List Available Functions¤
from bbob_jax import registry
print(sorted(registry.keys()))
['attractive_sector', 'bent_cigar', 'discuss', 'ellipsoid', 'ellipsoid_seperable', 'gallagher_101_peaks', 'gallagher_21_peaks', 'griewank_rosenbrock_f8f2', 'katsuura', 'linear_slope', 'lunacek_bi_rastrigin', 'rastrigin', 'rastrigin_seperable', 'rosenbrock', 'rosenbrock_rotated', 'schaffer_f7_condition_10', 'schaffer_f7_condition_1000', 'schwefel_xsinx', 'sharp_ridge', 'skew_rastrigin_bueche', 'sphere', 'step_ellipsoid', 'sum_of_different_powers', 'weierstrass']
Filter by Function Characteristics¤
function_characteristics provides simple tags (e.g., separable, unimodal).
from bbob_jax import function_characteristics
separable = [
name
for name, tags in function_characteristics.items()
if tags.get("separable")
]
print(separable)
['sphere', 'ellipsoid_seperable', 'rastrigin_seperable', 'skew_rastrigin_bueche', 'linear_slope']
Plotting Utilities (optional)¤
Install plotting extras and use the helpers to visualize a function:
pip install "bbob-jax[plot]"
import jax.random as jr
import matplotlib.pyplot as plt
from bbob_jax import registry
from bbob_jax.plotting import plot_2d
key = jr.key(0)
# fn_sphere, _ = registry["sphere"](ndim=2, key=key)
fig, ax = plt.subplots(figsize=(5, 4))
plot_2d(
registry["sphere"],
bounds=(-5.0, 5.0),
key=key,
px=200,
ax=ax,
log_norm=False,
)
ax.set_title("Sphere (randomized instance)")
plt.show()
See the plotting API in API Reference under "Plotting Utilities".
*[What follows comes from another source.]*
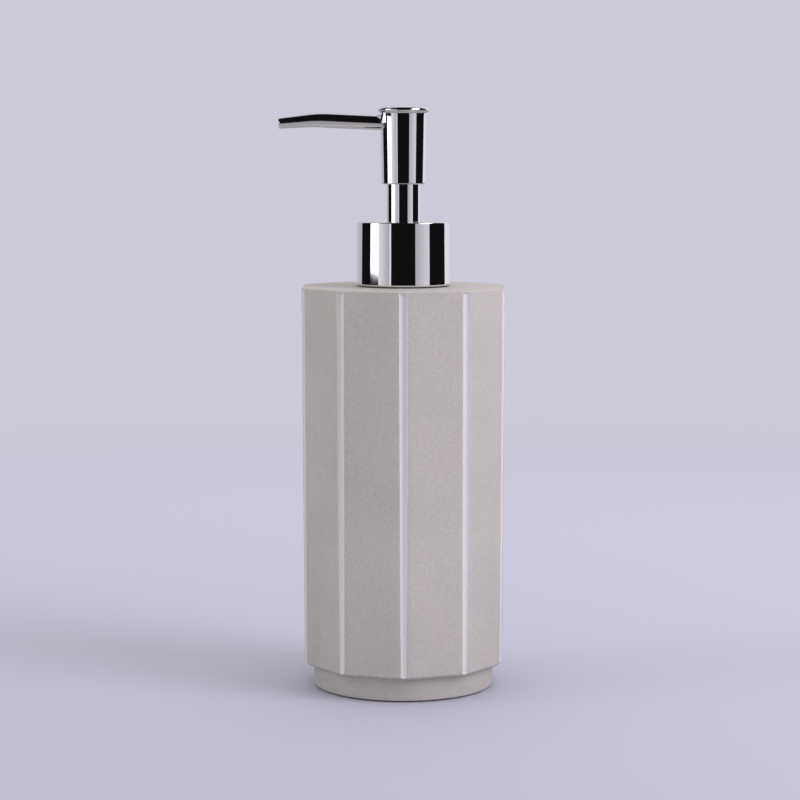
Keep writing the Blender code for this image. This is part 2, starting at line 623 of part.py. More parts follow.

Advanced: Under-the-hood Signatures¤
Internally, the raw functions are defined as fn(x, x_opt, R, Q) and the registries handle building these parameters for you (plus adding an offset fopt to the randomized variant). Prefer using registry/registry_original from the public API rather than calling internal functions directly.